======== Task input
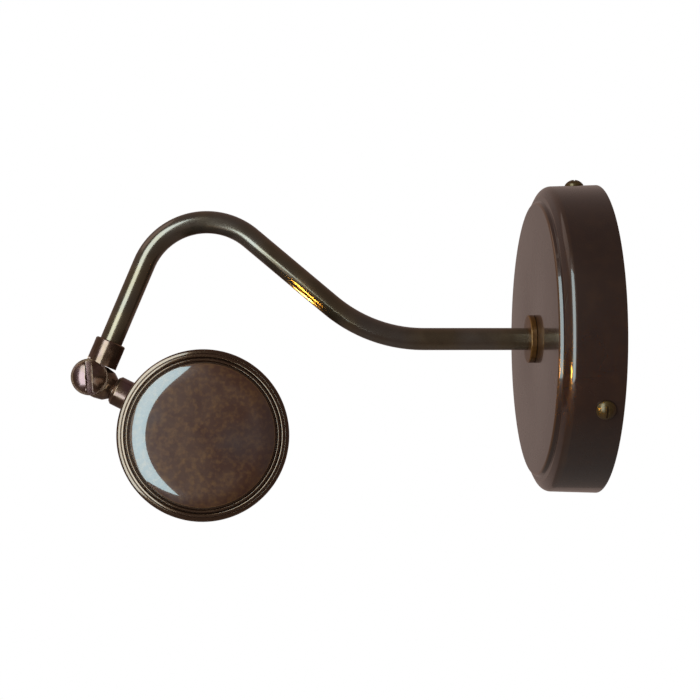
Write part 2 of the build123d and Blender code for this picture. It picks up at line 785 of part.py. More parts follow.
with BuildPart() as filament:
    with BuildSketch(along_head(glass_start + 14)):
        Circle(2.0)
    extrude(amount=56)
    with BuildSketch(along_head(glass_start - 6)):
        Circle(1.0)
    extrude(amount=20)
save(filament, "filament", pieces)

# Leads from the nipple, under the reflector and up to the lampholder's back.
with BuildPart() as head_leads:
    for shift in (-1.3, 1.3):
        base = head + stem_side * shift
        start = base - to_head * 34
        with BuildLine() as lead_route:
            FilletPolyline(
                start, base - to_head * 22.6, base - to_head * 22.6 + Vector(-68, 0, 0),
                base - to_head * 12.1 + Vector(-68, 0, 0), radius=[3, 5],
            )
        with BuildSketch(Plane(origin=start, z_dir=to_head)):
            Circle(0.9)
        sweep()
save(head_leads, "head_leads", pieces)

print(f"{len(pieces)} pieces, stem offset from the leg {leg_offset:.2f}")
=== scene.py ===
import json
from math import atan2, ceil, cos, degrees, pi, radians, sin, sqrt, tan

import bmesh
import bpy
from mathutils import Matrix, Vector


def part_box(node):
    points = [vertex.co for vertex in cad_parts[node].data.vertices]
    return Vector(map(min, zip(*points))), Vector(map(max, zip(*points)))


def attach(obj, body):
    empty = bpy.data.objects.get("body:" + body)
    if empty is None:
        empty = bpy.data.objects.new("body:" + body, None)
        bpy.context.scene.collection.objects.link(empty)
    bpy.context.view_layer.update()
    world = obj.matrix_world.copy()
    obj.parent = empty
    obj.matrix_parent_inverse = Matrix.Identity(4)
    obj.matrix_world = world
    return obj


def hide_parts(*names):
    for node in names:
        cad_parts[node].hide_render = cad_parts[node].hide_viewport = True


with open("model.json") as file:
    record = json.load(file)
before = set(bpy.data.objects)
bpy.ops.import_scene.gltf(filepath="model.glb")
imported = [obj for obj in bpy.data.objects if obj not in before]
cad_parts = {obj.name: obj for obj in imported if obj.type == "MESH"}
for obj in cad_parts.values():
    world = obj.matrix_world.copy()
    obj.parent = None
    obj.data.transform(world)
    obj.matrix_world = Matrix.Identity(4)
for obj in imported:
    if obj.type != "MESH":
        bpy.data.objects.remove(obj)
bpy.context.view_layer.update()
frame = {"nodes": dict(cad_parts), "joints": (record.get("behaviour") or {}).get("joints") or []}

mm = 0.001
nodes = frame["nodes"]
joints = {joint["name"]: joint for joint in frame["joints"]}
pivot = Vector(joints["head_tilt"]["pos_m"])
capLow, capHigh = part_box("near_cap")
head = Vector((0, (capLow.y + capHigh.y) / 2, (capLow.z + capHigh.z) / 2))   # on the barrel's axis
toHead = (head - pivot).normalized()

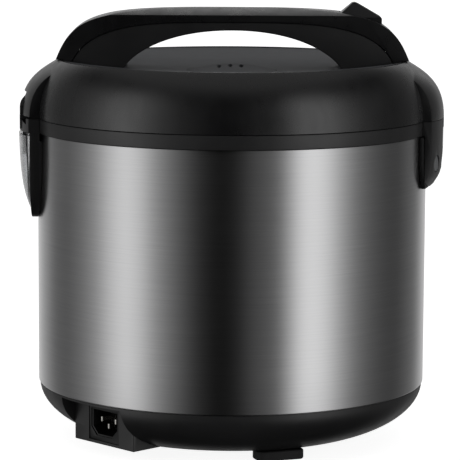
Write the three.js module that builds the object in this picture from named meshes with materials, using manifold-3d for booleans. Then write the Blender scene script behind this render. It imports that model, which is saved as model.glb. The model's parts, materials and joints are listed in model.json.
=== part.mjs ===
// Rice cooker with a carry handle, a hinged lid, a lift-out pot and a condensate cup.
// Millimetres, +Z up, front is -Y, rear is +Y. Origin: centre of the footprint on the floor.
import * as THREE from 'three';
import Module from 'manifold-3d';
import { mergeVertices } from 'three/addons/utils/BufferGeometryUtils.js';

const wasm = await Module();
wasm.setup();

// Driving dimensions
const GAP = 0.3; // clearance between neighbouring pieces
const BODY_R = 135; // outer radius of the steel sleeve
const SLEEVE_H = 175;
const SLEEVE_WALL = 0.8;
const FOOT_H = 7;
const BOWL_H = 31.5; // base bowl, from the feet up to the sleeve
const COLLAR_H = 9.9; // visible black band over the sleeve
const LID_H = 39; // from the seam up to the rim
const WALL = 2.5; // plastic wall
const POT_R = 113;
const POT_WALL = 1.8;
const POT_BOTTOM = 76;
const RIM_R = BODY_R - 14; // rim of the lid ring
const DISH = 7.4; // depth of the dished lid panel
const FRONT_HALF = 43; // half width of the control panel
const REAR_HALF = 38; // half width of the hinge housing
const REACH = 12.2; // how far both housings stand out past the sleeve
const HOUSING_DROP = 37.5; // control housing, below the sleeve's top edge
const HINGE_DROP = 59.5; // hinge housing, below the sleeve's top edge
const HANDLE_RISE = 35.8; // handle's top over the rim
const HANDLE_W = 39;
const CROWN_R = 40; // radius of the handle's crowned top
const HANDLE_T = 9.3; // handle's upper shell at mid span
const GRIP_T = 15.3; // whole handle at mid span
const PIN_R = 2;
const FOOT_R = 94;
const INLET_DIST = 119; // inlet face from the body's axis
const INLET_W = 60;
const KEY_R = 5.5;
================
• [What to work on] From the listing above, extract every line exactly as it stands.

• [Written solution]
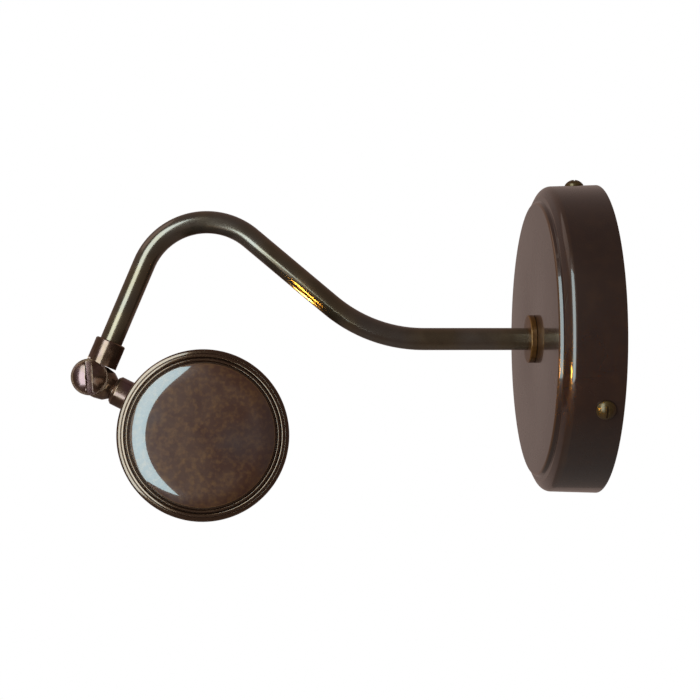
Write part 2 of the build123d and Blender code for this picture. It picks up at line 785 of part.py. More parts follow.
with BuildPart() as filament:
    with BuildSketch(along_head(glass_start + 14)):
        Circle(2.0)
    extrude(amount=56)
    with BuildSketch(along_head(glass_start - 6)):
        Circle(1.0)
    extrude(amount=20)
save(filament, "filament", pieces)

# Leads from the nipple, under the reflector and up to the lampholder's back.
with BuildPart() as head_leads:
    for shift in (-1.3, 1.3):
        base = head + stem_side * shift
        start = base - to_head * 34
        with BuildLine() as lead_route:
            FilletPolyline(
                start, base - to_head * 22.6, base - to_head * 22.6 + Vector(-68, 0, 0),
                base - to_head * 12.1 + Vector(-68, 0, 0), radius=[3, 5],
            )
        with BuildSketch(Plane(origin=start, z_dir=to_head)):
            Circle(0.9)
        sweep()
save(head_leads, "head_leads", pieces)

print(f"{len(pieces)} pieces, stem offset from the leg {leg_offset:.2f}")
=== scene.py ===
import json
from math import atan2, ceil, cos, degrees, pi, radians, sin, sqrt, tan

import bmesh
import bpy
from mathutils import Matrix, Vector


def part_box(node):
    points = [vertex.co for vertex in cad_parts[node].data.vertices]
    return Vector(map(min, zip(*points))), Vector(map(max, zip(*points)))


def attach(obj, body):
    empty = bpy.data.objects.get("body:" + body)
    if empty is None:
        empty = bpy.data.objects.new("body:" + body, None)
        bpy.context.scene.collection.objects.link(empty)
    bpy.context.view_layer.update()
    world = obj.matrix_world.copy()
    obj.parent = empty
    obj.matrix_parent_inverse = Matrix.Identity(4)
    obj.matrix_world = world
    return obj


def hide_parts(*names):
    for node in names:
        cad_parts[node].hide_render = cad_parts[node].hide_viewport = True


with open("model.json") as file:
    record = json.load(file)
before = set(bpy.data.objects)
bpy.ops.import_scene.gltf(filepath="model.glb")
imported = [obj for obj in bpy.data.objects if obj not in before]
cad_parts = {obj.name: obj for obj in imported if obj.type == "MESH"}
for obj in cad_parts.values():
    world = obj.matrix_world.copy()
    obj.parent = None
    obj.data.transform(world)
    obj.matrix_world = Matrix.Identity(4)
for obj in imported:
    if obj.type != "MESH":
        bpy.data.objects.remove(obj)
bpy.context.view_layer.update()
frame = {"nodes": dict(cad_parts), "joints": (record.get("behaviour") or {}).get("joints") or []}

mm = 0.001
nodes = frame["nodes"]
joints = {joint["name"]: joint for joint in frame["joints"]}
pivot = Vector(joints["head_tilt"]["pos_m"])
capLow, capHigh = part_box("near_cap")
head = Vector((0, (capLow.y + capHigh.y) / 2, (capLow.z + capHigh.z) / 2))   # on the barrel's axis
toHead = (head - pivot).normalized()

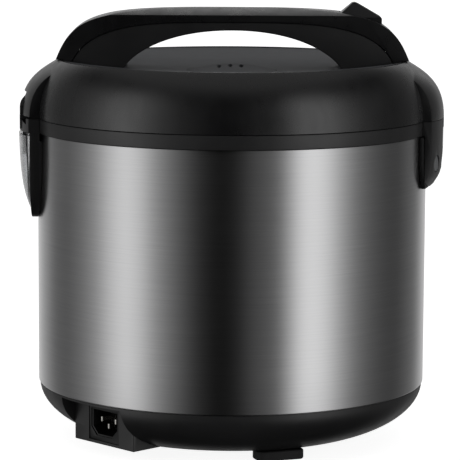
Write the three.js module that builds the object in this picture from named meshes with materials, using manifold-3d for booleans. Then write the Blender scene script behind this render. It imports that model, which is saved as model.glb. The model's parts, materials and joints are listed in model.json.
=== part.mjs ===
// Rice cooker with a carry handle, a hinged lid, a lift-out pot and a condensate cup.
// Millimetres, +Z up, front is -Y, rear is +Y. Origin: centre of the footprint on the floor.
import * as THREE from 'three';
import Module from 'manifold-3d';
import { mergeVertices } from 'three/addons/utils/BufferGeometryUtils.js';

const wasm = await Module();
wasm.setup();

// Driving dimensions
const GAP = 0.3; // clearance between neighbouring pieces
const BODY_R = 135; // outer radius of the steel sleeve
const SLEEVE_H = 175;
const SLEEVE_WALL = 0.8;
const FOOT_H = 7;
const BOWL_H = 31.5; // base bowl, from the feet up to the sleeve
const COLLAR_H = 9.9; // visible black band over the sleeve
const LID_H = 39; // from the seam up to the rim
const WALL = 2.5; // plastic wall
const POT_R = 113;
const POT_WALL = 1.8;
const POT_BOTTOM = 76;
const RIM_R = BODY_R - 14; // rim of the lid ring
const DISH = 7.4; // depth of the dished lid panel
const FRONT_HALF = 43; // half width of the control panel
const REAR_HALF = 38; // half width of the hinge housing
const REACH = 12.2; // how far both housings stand out past the sleeve
const HOUSING_DROP = 37.5; // control housing, below the sleeve's top edge
const HINGE_DROP = 59.5; // hinge housing, below the sleeve's top edge
const HANDLE_RISE = 35.8; // handle's top over the rim
const HANDLE_W = 39;
const CROWN_R = 40; // radius of the handle's crowned top
const HANDLE_T = 9.3; // handle's upper shell at mid span
const GRIP_T = 15.3; // whole handle at mid span
const PIN_R = 2;
const FOOT_R = 94;
const INLET_DIST = 119; // inlet face from the body's axis
const INLET_W = 60;
const KEY_R = 5.5;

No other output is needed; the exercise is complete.